In short,

Hindutva ("Hinduness"), a term popularised by Vinayak Damodar Savarkar in 1923, is the predominant form of Hindu nationalism in India. The Bharatiya Janata Party (BJP) adopted it as its official ideology in 1989. It is championed by the Hindu nationalist volunteer organisation Rashtriya Swayamsevak Sangh (RSS) and its affiliate organisations, notably the Vishva Hindu Parishad.

Many Indian social scientists have described the Hindutva movement as fascist, adhering to the concept of homogenised majority and cultural hegemony. Some Indian social scientists, as well as the Hindutva movement, dispute those descriptions.

On 2 January 2017, the Supreme Court of India declined to reconsider its 1995 judgment, which defined Hindutva as "a way of life and not a religion".

- Hindutva, Wikipedia as on 25th December 2017

The word "Hindu", throughout history, had been used as an inclusive description which lacked a definition and was used to refer to the native traditions and people of India. It was only in the late eighteenth century that the word "Hindu" came to be used extensively with religious connotation, while still being used as a synecdoche describing the indigenuous traditions.

Hindu nationalism has been collectively referred to as the expressions of social and political thought, based on the native spiritual and cultural traditions of the Indian subcontinent.
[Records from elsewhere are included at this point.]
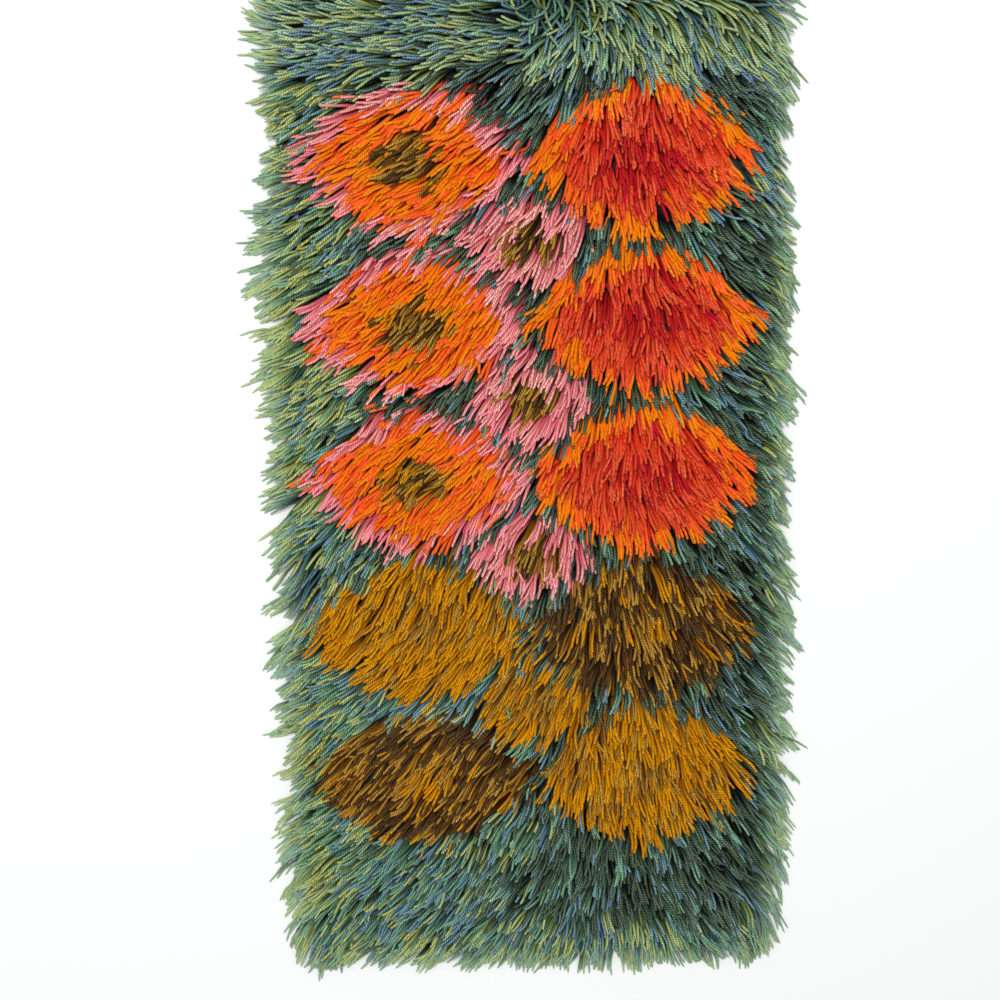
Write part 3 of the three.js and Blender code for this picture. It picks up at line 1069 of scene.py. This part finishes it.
def makeWeaveMaterial(values):
    material = bpy.data.materials.new("woven_ground")
    material.use_nodes = True
    tree = material.node_tree
    shader = tree.nodes["Principled BSDF"]
    place = addNode(tree, "ShaderNodeUVMap", uv_map="weaveMap").outputs[0]
    across, along = splitVector(tree, place)[:2]
    warpTurn, weftTurn = 2 * math.pi / values["warpPitch"], 2 * math.pi / values["weftPitch"]
    warp = calc(tree, "COSINE", calc(tree, "MULTIPLY", across, warpTurn))
    weft = calc(tree, "COSINE", calc(tree, "MULTIPLY", along, weftTurn))
    # the weft goes over and under the warp by turns
    height = spread(tree, calc(tree, "MULTIPLY", warp, weft), -1.0, 1.0)
    uneven = noise(tree, place, values["unevenScale"], 3.0)
    worn = spread(tree, uneven, *values["unevenNoise"], *values["unevenShade"])
    # painted shade: the low places of the weave are darker, and wear varies the tone at random
    shade = calc(tree, "MULTIPLY", spread(tree, height, 0.0, 1.0, *values["weaveShade"]), worn)
    bare = scaled(tree, linear(*values["colour"])[:3], shade)
    tied = scaled(tree, linear(*values["shadedKnotColour"])[:3], shade)
    plug(tree, mixColour(tree, attribute(tree, "knotSide"), bare, tied), shader.inputs["Base Color"])
    addBump(tree, calc(tree, "MULTIPLY", height, values["weaveHeight"]), shader)
    setInputs(shader, {"Roughness": values["roughness"], "Sheen Weight": values["sheen"]})
    return material


def shapeCloth():
    # a flat underside, and a top that rounds off at the selvedges and ends
    columns, rows = cloth["columns"], cloth["rows"]
    y = np.repeat((np.linspace(0, 1, rows + 1) - 0.5) * cloth["length"], columns + 1)
    left, right = -clothEdge(y, "left"), clothEdge(y, "right")
    x = left + (right - left) * np.tile(np.linspace(0, 1, columns + 1), rows + 1)
    column = np.tile(np.arange(columns + 1), rows + 1)
    row = np.repeat(np.arange(rows + 1), columns + 1)
    fromRim = np.minimum(np.minimum(column, columns - column), np.minimum(row, rows - row))
    rounding = np.append(cloth["edgeRound"], 1.0)[np.minimum(fromRim, len(cloth["edgeRound"]))]
    thickness = cloth["thickness"] * (cloth["rimShare"] + (1 - cloth["rimShare"]) * rounding)
    top = np.column_stack([x, y, thickness])
    under = np.column_stack([x, y, np.full(len(x), cloth["lift"])])
    return top, under, float(np.mean(right - left))


def clothFaces(columns, rows):
    # the top, the underside turned over, and the wall between their rims
    count = (columns + 1) * (rows + 1)
    corner = (np.arange(rows)[:, None] * (columns + 1) + np.arange(columns)[None, :]).ravel()
    face = np.column_stack([corner, corner + 1, corner + columns + 2, corner + columns + 1])
    rim = np.concatenate([
        np.arange(columns), np.arange(rows) * (columns + 1) + columns,
        count - 1 - np.arange(columns), np.arange(rows, 0, -1) * (columns + 1)])
    nextRim = np.roll(rim, -1)
    wall = np.column_stack([rim + count, nextRim + count, nextRim, rim])
    return np.concatenate([face, face[:, ::-1] + count, wall])


def makeCloth():
    top, under, width = shapeCloth()
    faces = clothFaces(cloth["columns"], cloth["rows"])
    count = len(top)
    mesh = bpy.data.meshes.new("woven_cloth")
    mesh.from_pydata((np.concatenate([top, under]) + rugPlace).tolist(), [], faces.tolist())
    mesh.polygons.foreach_set("use_smooth", np.ones(len(mesh.polygons), bool))
    weave = mesh.uv_layers.new(name="weaveMap")
    corners = np.empty(len(mesh.loops), int)
    mesh.loops.foreach_get("vertex_index", corners)
    weave.data.foreach_set("uv", top[corners % count, :2].ravel().astype(np.float32))
    # knots cover the top, in a dark green that is also painted shade down under the pile, and the
    # underside is bare
    side = mesh.attributes.new("knotSide", "FLOAT", "POINT")
    side.data.foreach_set("value", np.repeat([1.0, 0.0], count).astype(np.float32))
    mesh.materials.append(makeWeaveMaterial(cloth))
    piece = bpy.data.objects.new("woven_cloth", mesh)
    bpy.context.collection.objects.link(piece)
    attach(piece, "root")
    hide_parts("ground_weave")
    print("ground cloth", len(faces), "faces")


makeCloth()
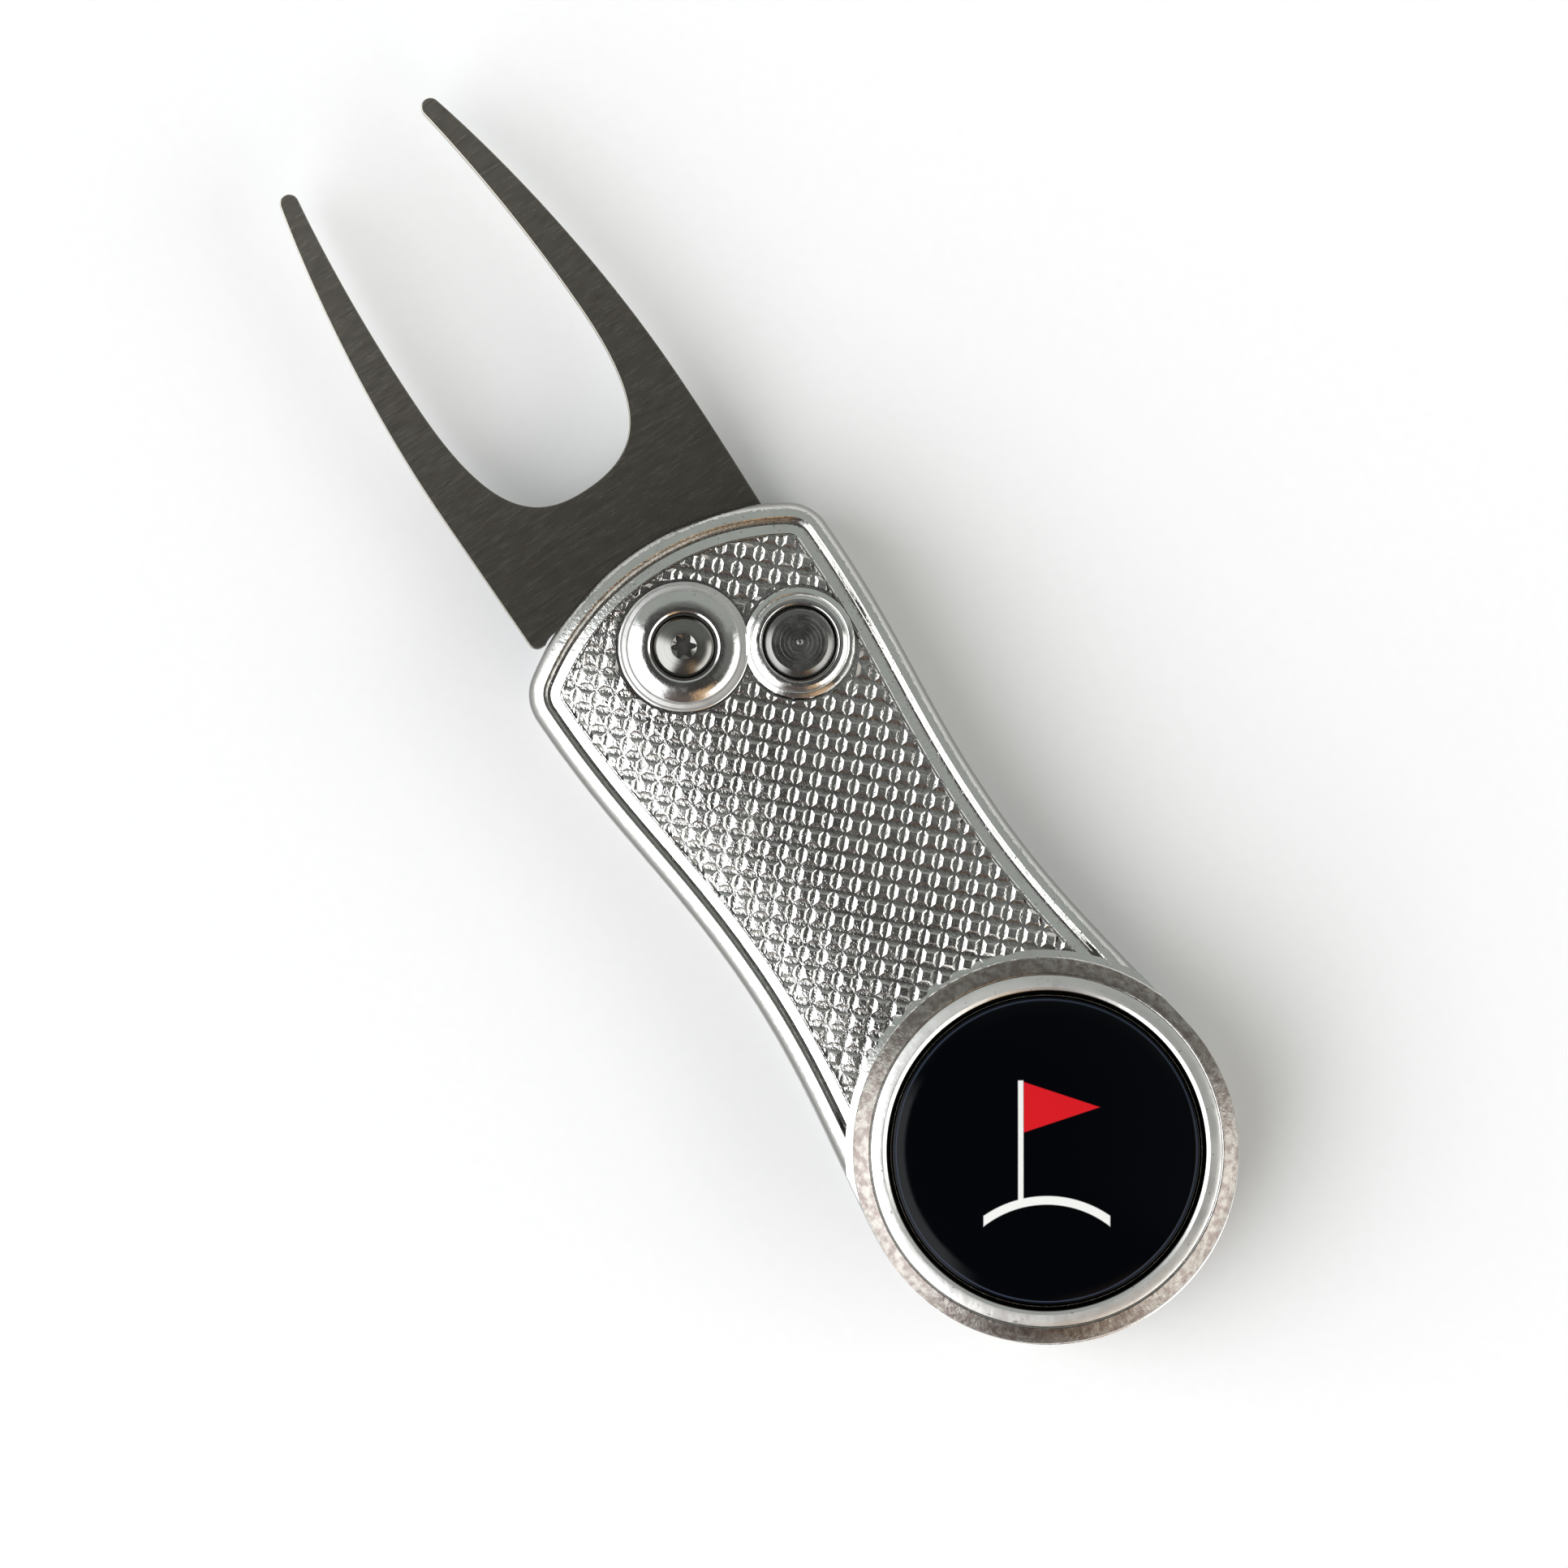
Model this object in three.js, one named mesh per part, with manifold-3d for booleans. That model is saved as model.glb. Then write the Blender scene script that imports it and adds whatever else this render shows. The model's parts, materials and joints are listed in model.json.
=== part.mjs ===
// A folding divot repair tool: a two-tine fork that swings out of a die-cast handle on a pivot screw,
// held by a push-button lock, with a round ball marker seated over a magnet at the far end.
// Millimetres. The tool lies on its back plate: +X from the marker end to the tips, +Z up.
// X in the dimensions below is measured from the pivot, Y from the long axis, Z from the back face.
import * as THREE from "three";
import Module from "manifold-3d";
import { mergeVertices } from "three/addons/utils/BufferGeometryUtils.js";

const wasm = await Module();
wasm.setup();

// Handle outline
const MARKER_END = { x: -48.5, r: 14.85 };
const WAIST = { x: -24, halfWidth: 12.05 };
const SHOULDER = { x: 1, halfWidth: 13.65 };
const NOSE = { x: 8.35, r: 22, cornerX: 1.82, cornerR: 3.5 };

// Levels through the thickness
const BACK_PLATE_TOP = 4.4;
const FORK = { bottom: 4.6, top: 6.4 };
const SPLIT = 6.6;
const FACE = 10.4;
const RIM = { top: 11, width: 1.7, edge: 1.1 };
const BACK_EDGE = 1;

// Pivot: a headed barrel from the back, a button-head screw from the front, a washer on each face
const PIVOT = { x: 0, y: 1, holeR: 2.08 };
const BARREL = { r: 2, boreR: 1.4, blind: 1.8, top: 9.3 };
const BARREL_HEAD = { r: 3.6, wellR: 3.7, bottom: 0.2, top: 1.2, slotWidth: 0.9, slotTop: 0.7 };
const SCREW = { headR: 2.5, seat: 9.8, brim: 10.2, crown: 11.2, shankR: 1.25, end: 3 };
const RECESS = { r: 1, lobe: 0.18, floor: 10.3 };
const PIVOT_BOSS = { r: 5.2, edge: 10.4, crownR: 3.4, top: 11, boreR: 2.7, steps: 5 };
const WASHER_HOLE_R = 2.2;
const FRONT_WASHER = { r: 5.2, pocketR: 5.3, bottom: 6.45, top: 6.75 };
const BACK_WASHER = { r: 3.4, bottom: 4.25, top: 4.55 };

// Torsion spring coiled round the pivot under the fork
const COIL = { r: 4.65, wireR: 0.25, bottom: 2.25, top: 4.05, startTurn: 150 / 360, endTurn: 3.25 };
const COIL_LEG = { end: 7.2, slotEnd: 7.6, slotWidth: 0.8, catchTop: 5.8 };
const COIL_RECESS = { hubR: 3.6, r: 5.7, floor: 1.9 };
const CATCH_HOLE_R = 0.5;

// Push-button lock: cap, retaining flange, neck, and the barrel that blocks the tang
const BUTTON = { x: -4.84, y: -6.58, r: 2.75, top: 11.4, chamfer: 0.35 };
const FLANGE = { r: 3.2, bottom: 8.7, top: 9.3 };
const LOCK = { neckR: 1.15, r: 1.7, bottom: 4.5, top: 6.5, springBoreR: 1.15, springBoreTop: 6.1 };
const BUTTON_WELL = { mouthR: 2.85, ledge: 9.4, flangeR: 3.4, lowerR: 1.85, floor: 0.9 };
const BUTTON_BOSS = { r: 4.35, stepR: 3.6, top: 11, stepZ: 10.75 };
const BUTTON_COIL = { r: 0.85, wireR: 0.16, turns: 7, bottom: 1.08, top: 5.92 };
const STOP_PIN = { x: -0.2, y: -9.3, r: 1, holeR: 1.06, bottom: 1, top: 9 };

// Fork
const BLADE = { heelX: 6.35, baseHalf: 10.8, taperX: 19, cornerR: 0.7 };
const TIP = { x: 46.15, y: 6.7, r: 0.75, outerAngle: 76.5, innerAngle: -99.6 };
const SLOT = { rootX: 14.56, half: 7.45, widestX: 26.5 };
const TANG = { r: 7, lobeX: 1.1, lobeHalf: 10.3, lockNotchR: 1.9 };

// Spine along one edge, solid block at the marker end, screws through both
const SPINE = { innerY: -10.2, rootInnerY: -11.1, stepX: -2.4, endX: 3 };
const TIP_SWEEP_R = 48.3;
const REAR_SCREW = { x: -55, y: 7, headR: 2, sinkR: 2.3, headDepth: 1.1, shankR: 1.1, bottom: 0.15, top: 8.2 };
const REAR_HOLE = { clearanceR: 1.25, threadR: 1.15, top: 8.4 };
const HEX_SOCKET = { r: 0.85, depth: 0.9 };

// Ball marker and its seat
const SEAT = { x: -48.2, r: 12.4, floor: 9.6 };
const RING = { r: 13.9, mouthR: 12.9, mouthZ: 11.2, top: 11.8, chamfer: 0.15, footR: 14.5, footZ: 9.6, filletSteps: 4 };
const MAGNET = { r: 5, pocketR: 5.1, bottom: 7.4, top: 9.5 };
const CUP = { r: 12.15, wall: 0.35, base: 0.5, top: 11.5 };
const FACE_DISC = { r: 11.7, thickness: 0.2 };
const DOME = { r: 11.7, edge: 11.45, crown: 12.5, steps: 6 };

const CENTRE_SHIFT = -(MARKER_END.x - MARKER_END.r + TIP.x + TIP.r) / 2;
const CLOSED_BUTTON = { x: 2 * PIVOT.x - BUTTON.x, y: 2 * PIVOT.y - BUTTON.y };
const WELL_ABOVE = 20;

// Facets: per outline curve, round a small turned piece, round the marker end
const EDGE_DIVISIONS = 8;
const BEVEL_STEPS = 3;
const ROUND = 36;
const WIDE_ROUND = 60;

const metal = (color, roughness) => new THREE.MeshStandardMaterial({ color, roughness, metalness: 1 });
const coat = (color, roughness) => new THREE.MeshStandardMaterial({ color, roughness, metalness: 0 });
const MATERIALS = {
  plated: metal(0xbab6b1, 0.22),
  darkSteel: metal(0x5d584f, 0.4),
  steel: metal(0x8d8b88, 0.35),
  springWire: metal(0x9b9a98, 0.3),
  button: metal(0x5a5854, 0.35),
  bronze: metal(0xb08d4c, 0.4),
  nickel: metal(0x8c8378, 0.3),
  printed: coat(0x0b0b0c, 0.4),
  resin: coat(0x101011, 0.08),
};

// Solids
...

The coinage of the term "Hindutva" was an attempt by Vinayak Damodar Savarkar, who was an atheist and a rationalist, to de-link it from any religious connotations that had become attached to it. He defined the word Hindu as: "He who considers India as both his Fatherland and Holyland". He thus defined Hindutva ("Hindu-ness") or Hindu as different from Hinduism. This definition kept the Abrahamic religions (Judaism, Christianity and Islam) outside its ambit and considered only native religious denominations as Hindu.

M. S. Golwalkar, the second head of the Rashtriya Swayamsevak Sangh (RSS), was to further this non-religious, territorial loyalty based definition of "Hindu" in his book Bunch of Thoughts.

While emphasising on religious pluralism, Golwalkar believed that Semitic monotheism and exclusivism (characteristics of Islam and Christianity, in his opinion) were incompatible with and against the native Hindu culture. He further would echo the views of Savarkar on territorial loyalty, but with a degree of inclusiveness, when he wrote "So, all that is expected of our Muslim and Christian co-citizens is the shedding of the notions of their being 'religious minorities' as also their foreign mental complexion and merging themselves in the common national stream of this soil."

- extracted from Hindu Nationalism, Wikipedia as on 14th January 2018


It is unclear whether or not there is any difference between Hindutva or Hindu nationalism. These terms are usually used synonymously at several places.

It should be noted that in the past decades, the meaning of the terms Hindutva and Hindutva nationalism has not remained the same as given by Savarkar, and today, it can mean the exclusion of non-Hindu Indians. This can be a controversial topic for discussion in public. Be wary of it.